Чтобы показать, как важно точное указание предмета обвинения, а также ясное и систематическое изложение фактов во вступительной речи, равно как и надлежащее распределение доказательств в ходе судебного следствия, возьмем следующий пример. Несколько человек: Броун, Джонс, Робинзон и Томпкинс «с корыстной целью вовлечь в невыгодные по имуществу сделки поименованных ниже лиц 1 апреля такого-то года вступили между собой в тайное соглашение о совместном при общем содействии обманном похищении принадлежавших упомянутым лицам» и проч. (английская терминология еще хуже)

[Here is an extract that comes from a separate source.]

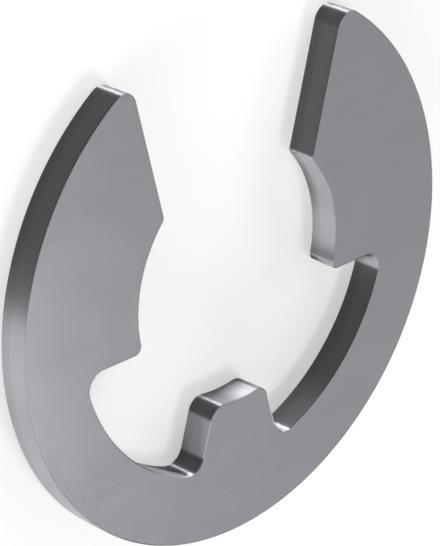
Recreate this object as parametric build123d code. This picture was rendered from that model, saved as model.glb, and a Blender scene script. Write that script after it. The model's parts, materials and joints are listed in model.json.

Сомневаюсь, чтобы один человек на сто, не посвященный в законный смысл выражений закона и воспринимающий эти слова только своим здравым смыслом, мог когда-нибудь ответить на них: виновен или не виновен. У него может сложиться вполне определенное убеждение, что Браун, Джонс, Робинзон и Томпкинс (который ведет торговлю под фирмой «Томпкинс и К°») составляют шайку (в житейском смысле слова) мошенников чистой воды, но было ли между ними «соглашение о совместном при общем содействии похищении», невзирая на то, что они находились в четырех концах Британского королевства,— вот в чем трудность. Не изощренные в юридических тонкостях присяжные не в силах уразуметь, является ли с точки зрения законодателя пребывание четырех человек в возможно далеком расстоянии друг от друга их совместным пребыванием или нет; а между тем они проникнуты желанием исполнить свои обязанности со всей строгостью, хотя бы и считали подсудимых явными мошенниками. Поэтому, прежде чем собирать улики с севера, юга, востока и запада и предлагать их присяжным, необходимо разъяснить им, что «совместно» может обозначать «раздельно» и т. п. Убедив присяжных, что это так по закону, хотя и не укладывается, может быть, в голове обыкновенного человека, вы можете приступить к перечислению ваших доказательств; предположим, что первым из них является документ, например письменное требование о поставке товара, изложенное притом не на языке закона, а на коммерческом языке, который присяжные понимают прекрасно и в котором легко подметят первый шаг к обману. После этого документальные доказательства и свидетельские показания при надлежащем сопоставлении их между собой установят по крайней мере одно обстоятельство, а именно, что фирма «Томпкинс и К°» вела обширные и разнообразные дела, хотя, пожалуй, и не отличалась чрезмерной аккуратностью в платежах. Вы покажете, что во всех своих отделениях и по всем своим предприятиям почтенная фирма твердо и неуклонно держалась одного принципа — никогда не платить никому ни копейки, и присяжные без всяких затруднений придут к заключению, что основатели этого торгового дома «вступили между собой во взаимное соглашение о совместном при общем содействии обманном похищении» и т. д., как и было вами указано на самом точном основании буквы и разума закона.